You could have program number 3 which is using independent function from program 1, into which you send independent creature from program 2, and it works without needing to alter anything, and that is basically the aim.

amyren
Posts: 68
Joined: Thu May 02, 2019 11:53 am

Re: A few beginner questions

Post by amyren » Thu May 09, 2019 12:13 pm

Bugala wrote:
Mon May 06, 2019 4:49 pm
Hope I am not interpreting wrong here, but it sounds to me that what you really are asking here regarding gosub, function, etc. is actually matter of programming technics.

I am trying to give you couple of examples here to at least scratch the surface.
Thank you. You are right it also was a question about programming technics.
I did read your examples, and the first part of your post explains a bit of the difference between a gosub and a function.
But the last parts of yor post got a bit to complicated for me now, I think I need to come back and re-read it after I had some more practice with using tables and functions.
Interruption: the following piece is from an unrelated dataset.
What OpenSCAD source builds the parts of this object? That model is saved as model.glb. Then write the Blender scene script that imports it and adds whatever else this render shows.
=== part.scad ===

BTW..I really liked your video tutorials for the Designer. I hope you will get that DemoBuilder running again one day, and have motivation to make some more.

Bugala
Posts: 795
Joined: Sun Feb 14, 2010 7:11 pm

Re: A few beginner questions

Post by Bugala » Thu May 09, 2019 2:12 pm

Thanks, I actually nowadays have Camtasia Studio since it was sold on Humblebundle one time, hence I actually have a chance to make tutorial videos again, and every now and then I do itch a bit to do them, but at least so far haven't. I do have been having a more extensive tutorial idea that would also have a bit about Ai and pathfinding for example, since those I haven't really seen much shown in beginners friendly way.

Anyway, it is when people like you mention about them that makes me think to make more of them every time. Perhaps one day.